— START OF INFORMATION SUPPLIED —

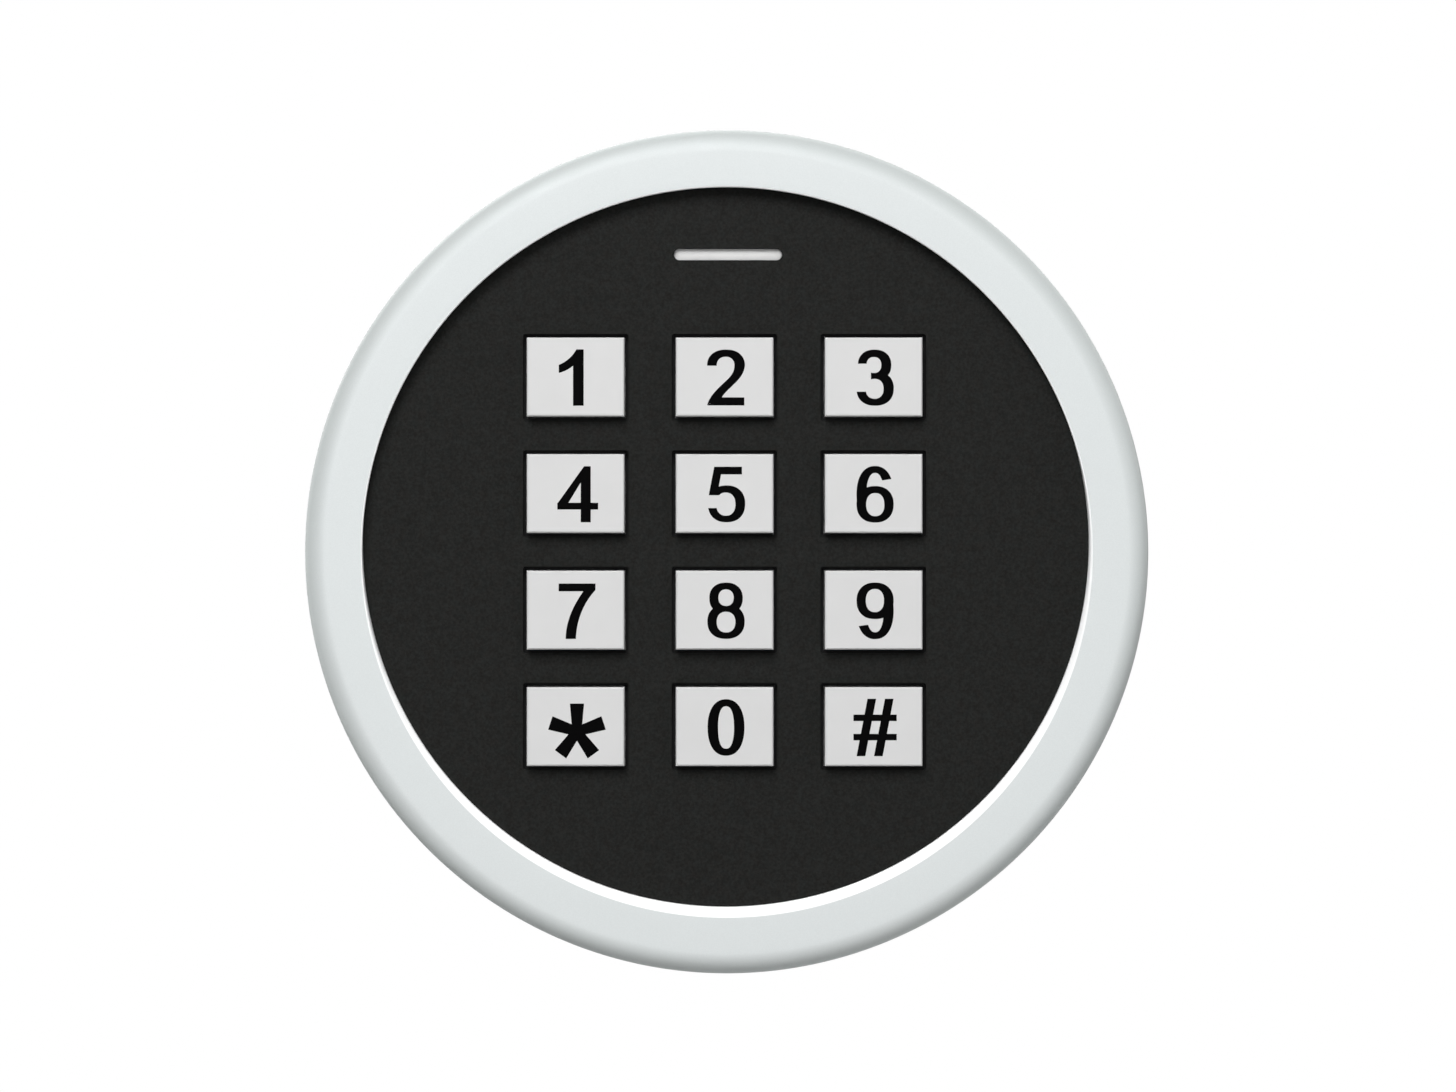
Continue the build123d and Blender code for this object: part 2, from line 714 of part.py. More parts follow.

— END OF INFORMATION SUPPLIED —
— START OF INFORMATION SUPPLIED —

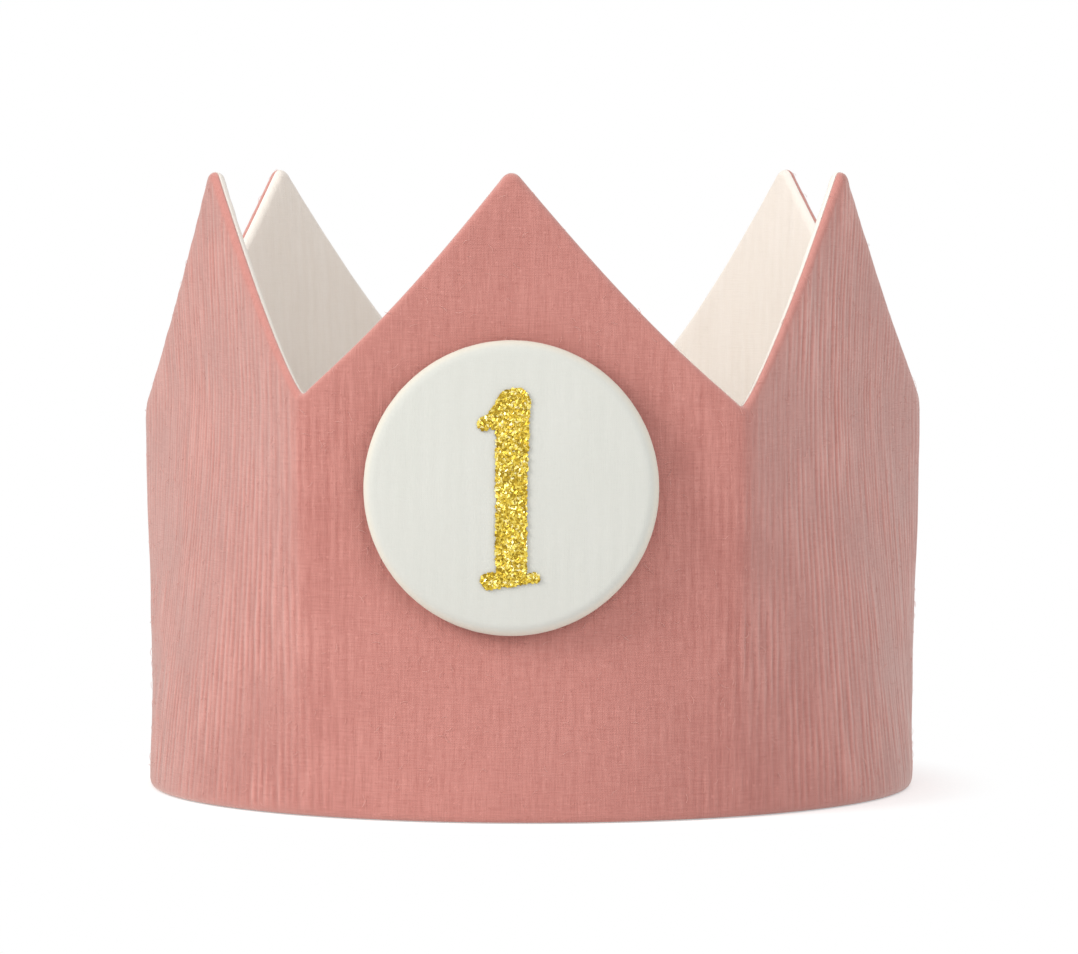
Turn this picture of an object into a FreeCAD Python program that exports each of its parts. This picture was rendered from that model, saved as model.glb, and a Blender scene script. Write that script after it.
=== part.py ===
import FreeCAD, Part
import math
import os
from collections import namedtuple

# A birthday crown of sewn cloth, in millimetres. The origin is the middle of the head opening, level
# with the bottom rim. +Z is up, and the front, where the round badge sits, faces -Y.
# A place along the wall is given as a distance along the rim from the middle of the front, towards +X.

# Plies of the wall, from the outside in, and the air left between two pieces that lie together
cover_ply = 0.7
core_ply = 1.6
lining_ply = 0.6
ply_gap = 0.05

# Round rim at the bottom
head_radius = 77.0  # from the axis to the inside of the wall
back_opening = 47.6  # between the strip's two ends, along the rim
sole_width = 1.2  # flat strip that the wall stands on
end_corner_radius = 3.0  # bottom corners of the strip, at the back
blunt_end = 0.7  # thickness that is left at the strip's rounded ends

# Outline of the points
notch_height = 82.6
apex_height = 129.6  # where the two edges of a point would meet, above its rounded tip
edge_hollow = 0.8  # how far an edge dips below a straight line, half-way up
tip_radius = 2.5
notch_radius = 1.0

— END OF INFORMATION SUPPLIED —
— START OF INFORMATION SUPPLIED —

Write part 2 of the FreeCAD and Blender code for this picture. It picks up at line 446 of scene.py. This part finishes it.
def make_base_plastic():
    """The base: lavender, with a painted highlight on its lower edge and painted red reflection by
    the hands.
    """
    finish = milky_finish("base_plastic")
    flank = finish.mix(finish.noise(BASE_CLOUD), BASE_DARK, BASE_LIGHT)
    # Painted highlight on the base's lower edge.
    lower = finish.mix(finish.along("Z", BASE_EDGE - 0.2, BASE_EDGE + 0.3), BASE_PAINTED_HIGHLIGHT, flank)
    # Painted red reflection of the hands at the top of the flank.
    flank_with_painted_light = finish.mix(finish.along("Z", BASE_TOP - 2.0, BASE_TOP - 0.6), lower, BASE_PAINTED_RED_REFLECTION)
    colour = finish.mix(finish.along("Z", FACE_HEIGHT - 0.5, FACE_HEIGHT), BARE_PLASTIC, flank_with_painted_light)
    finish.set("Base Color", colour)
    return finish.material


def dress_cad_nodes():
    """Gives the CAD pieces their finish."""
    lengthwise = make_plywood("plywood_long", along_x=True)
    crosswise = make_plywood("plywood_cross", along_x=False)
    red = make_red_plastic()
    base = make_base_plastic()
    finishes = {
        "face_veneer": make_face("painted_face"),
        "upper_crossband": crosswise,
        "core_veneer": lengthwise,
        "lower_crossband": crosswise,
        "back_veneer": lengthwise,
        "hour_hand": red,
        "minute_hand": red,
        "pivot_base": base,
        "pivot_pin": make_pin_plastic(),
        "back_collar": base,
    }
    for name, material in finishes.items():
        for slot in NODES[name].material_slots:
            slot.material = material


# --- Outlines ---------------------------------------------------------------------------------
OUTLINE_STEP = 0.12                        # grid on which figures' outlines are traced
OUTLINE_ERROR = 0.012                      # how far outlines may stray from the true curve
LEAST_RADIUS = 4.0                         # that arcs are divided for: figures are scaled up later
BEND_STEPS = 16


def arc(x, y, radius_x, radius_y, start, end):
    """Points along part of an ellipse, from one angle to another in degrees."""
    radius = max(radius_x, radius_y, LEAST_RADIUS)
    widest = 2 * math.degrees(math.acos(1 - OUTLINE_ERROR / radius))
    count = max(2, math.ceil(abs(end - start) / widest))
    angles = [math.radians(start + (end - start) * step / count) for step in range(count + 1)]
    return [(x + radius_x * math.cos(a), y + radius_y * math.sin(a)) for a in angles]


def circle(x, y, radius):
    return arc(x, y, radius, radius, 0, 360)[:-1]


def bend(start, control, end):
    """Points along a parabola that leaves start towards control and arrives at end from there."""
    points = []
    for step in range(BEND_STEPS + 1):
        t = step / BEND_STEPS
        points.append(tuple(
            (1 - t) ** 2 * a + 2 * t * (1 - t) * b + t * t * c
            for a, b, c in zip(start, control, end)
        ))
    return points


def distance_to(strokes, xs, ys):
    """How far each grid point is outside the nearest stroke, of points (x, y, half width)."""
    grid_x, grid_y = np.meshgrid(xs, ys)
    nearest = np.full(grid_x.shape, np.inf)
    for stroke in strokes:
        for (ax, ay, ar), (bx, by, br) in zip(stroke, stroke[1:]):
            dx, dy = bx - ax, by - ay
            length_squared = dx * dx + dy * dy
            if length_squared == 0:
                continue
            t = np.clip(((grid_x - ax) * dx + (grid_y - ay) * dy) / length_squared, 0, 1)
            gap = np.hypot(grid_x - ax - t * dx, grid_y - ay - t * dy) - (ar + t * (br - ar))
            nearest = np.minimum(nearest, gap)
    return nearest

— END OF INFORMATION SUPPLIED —

▶ [THE PROBLEM] Extract exactly the run of lines beginning at the line with "Turn this picture" and ending at the line with "ply_gap = 0.05", including both ends and nothing beyond them.

▶ [FULL OUTPUT]
Turn this picture of an object into a FreeCAD Python program that exports each of its parts. This picture was rendered from that model, saved as model.glb, and a Blender scene script. Write that script after it.
=== part.py ===
import FreeCAD, Part
import math
import os
from collections import namedtuple

# A birthday crown of sewn cloth, in millimetres. The origin is the middle of the head opening, level
# with the bottom rim. +Z is up, and the front, where the round badge sits, faces -Y.
# A place along the wall is given as a distance along the rim from the middle of the front, towards +X.

# Plies of the wall, from the outside in, and the air left between two pieces that lie together
cover_ply = 0.7
core_ply = 1.6
lining_ply = 0.6
ply_gap = 0.05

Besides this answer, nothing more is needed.